# Topics > Spring RoadTrips >  Memphis to Toledo-OH--- Best ways to get there

## Rio

Hello,

I am planning on driving from Memphis TN to Toledo OH next month but I would like to get some feedback and opinions from you guys oh which roads should I take and which ones I should avoid. 

As far as I know it will be approximately 10 and a half hours. I am planning on making this trip in two days, so if you guys have any suggestions of where should I stop to get some rest without getting stuck in traffic or deviating from Toledo it would be great also. ( Perhaps Louisville-KY???)

And how are the conditions of the roads, any road work that could interfere?

Thank you very much,

Rio.

----------


## DonnaR57

At 690 miles, it's best done in more than 1 day. Mapquest, Google maps etc may say that it's a 10 or 11 hour trip, but add about 20% to that for things that electronic maps don't have to deal with: bathroom, gasoline, food stops, and traffic conditions.  

If this were me I'd catch I-55 up to I-57, then I-70 over to Indianapolis. There, catch I-69. Now you have a choice -- either continue on I-69 up to I-80 (you could use US-20 east as a shortcut over), or you can catch US-24 up to Toledo. Much of that one is divided highway, so there will be few stoplights.  

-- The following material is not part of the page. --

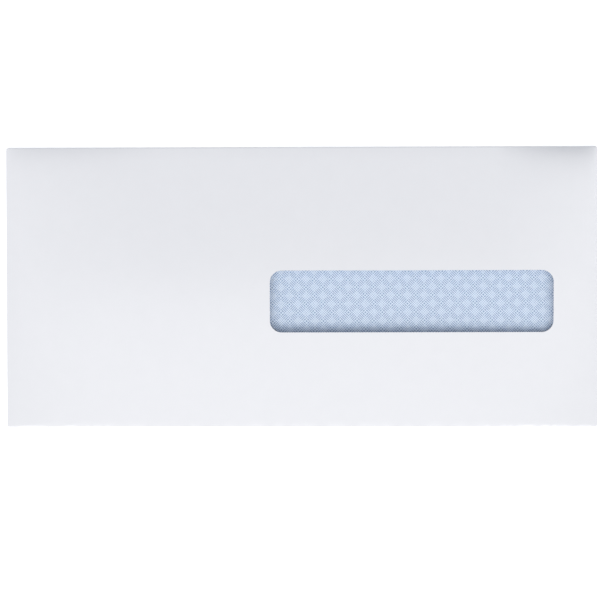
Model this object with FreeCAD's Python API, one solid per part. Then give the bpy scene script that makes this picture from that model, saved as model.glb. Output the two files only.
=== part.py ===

As for road conditions and road work...it's hard to say until just before you leave on your trip.  What may be going now, may be done by then.  Or something new may start.  Dialing 511 from your cell phone, perhaps at the state visitor center as you enter a state, can help out some.  

As for where to stay: You can either divide the trip in half (345 miles per day), or do more the first day and less the second day.  Terre Haute is 390 miles, for instance, and is large enough to have a number of motels to choose from in which to stay, in all price levels.


Donna

----------


## AZBuck

The way Donna has suggested for you would certainly work quite well, but there are at least a couple of other options you should look at to see which one would best suit your needs and preferences. One is another all-Interstate route that starts out on I-40 east to Nashville, then heads north on I-65 to Louisville, uses I-71 to jog over to I-75 south of Cincinnati and follows that the rest of the way to Toledo. One nice thing about this route, especially if you're going to take two days for the drive, is that it takes you past Mammoth Cave National Park and you would have time to take one of the tours. And Yes, halfway would be about Louisville. 

Another option, if you're a bit more adventurous, would be to take a 'straight-as-possible' route on US, state, and local roads. This could result in a very low key drive, and there are certainly a lot of roads to choose from. The downside is that it would add considerably to your time behind the wheel and in the Midwest there are large areas where roads only go north-south or east-west, and you want to go northeast, resulting in a stairstep like route.

AZBuck

----------


## morgail

Not sure when in May you're doing this drive, but if it's Derby week (Derby is 1st Sat in May), you may want to avoid Louisville. Tons of traffic, and the hotels will be booked solid. If you do happen upon a room, the price will be much, much higher than usual.

----------